L’OCDE préconise l’adoption d’une loi spécifique ayant trait aux lanceurs d’alerte ou le renforcement des dispositions en vigueur pour la protection des dénonciateurs. Ainsi, selon cette organisation, le Maroc pourrait préciser dans la loi les formes de représailles contre lesquelles les individus sont protégés. « Cela fournirait aux lanceurs d’alerte un encadrement juridique clair de leur protection, les encourageant ainsi à signaler tout acte répréhensible » explique-t-elle. Le Maroc pourrait aussi envisager de réviser la loi n° 37-10 et son efficacité dans la protection des lanceurs d’alerte dans le secteur privé.
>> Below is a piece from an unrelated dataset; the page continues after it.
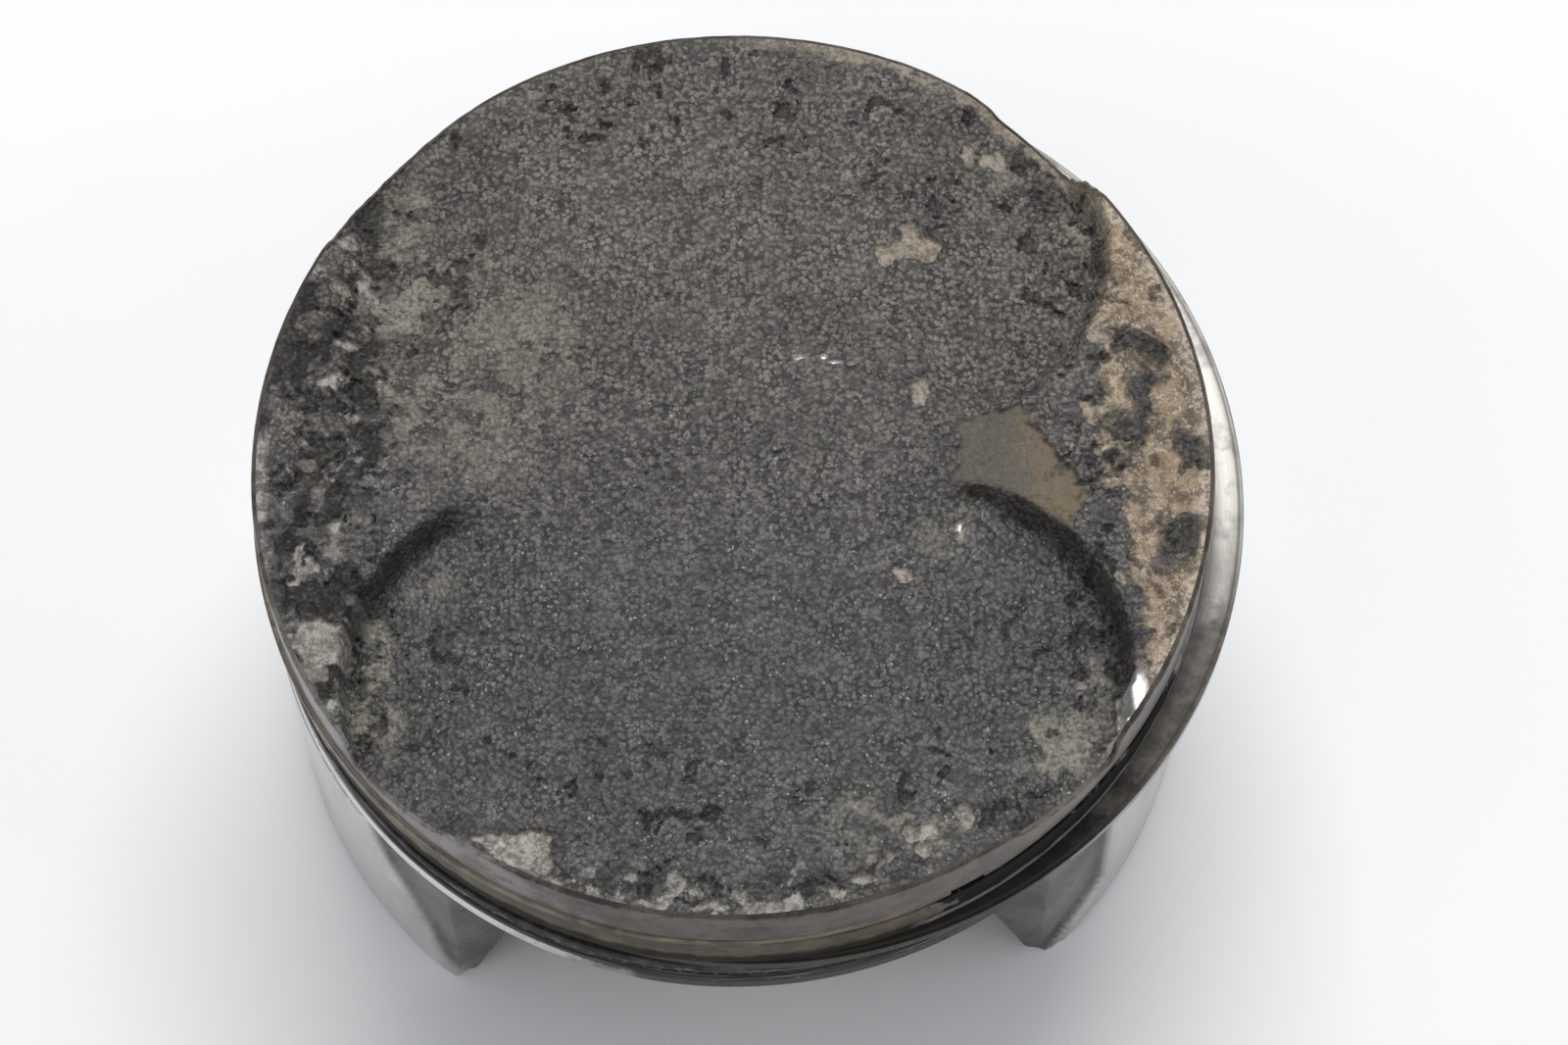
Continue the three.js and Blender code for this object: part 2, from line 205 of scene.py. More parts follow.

L’OCDE recommande également au royaume d’envisager de prévoir dans la législation appropriée des mesures spécifiques aux personnes victimes de représailles suite à une divulgation et de définir les sanctions applicables aux responsables. Par ailleurs, deux écueils sont à éviter : un processus trop rigide, qui obligerait à avoir une connaissance approfondie des subtilités des procédures légales et qui dissuaderait de signaler un comportement répréhensible, ou un environnement où la résolution interne serait contournée à cause d’un processus de signalement négligent.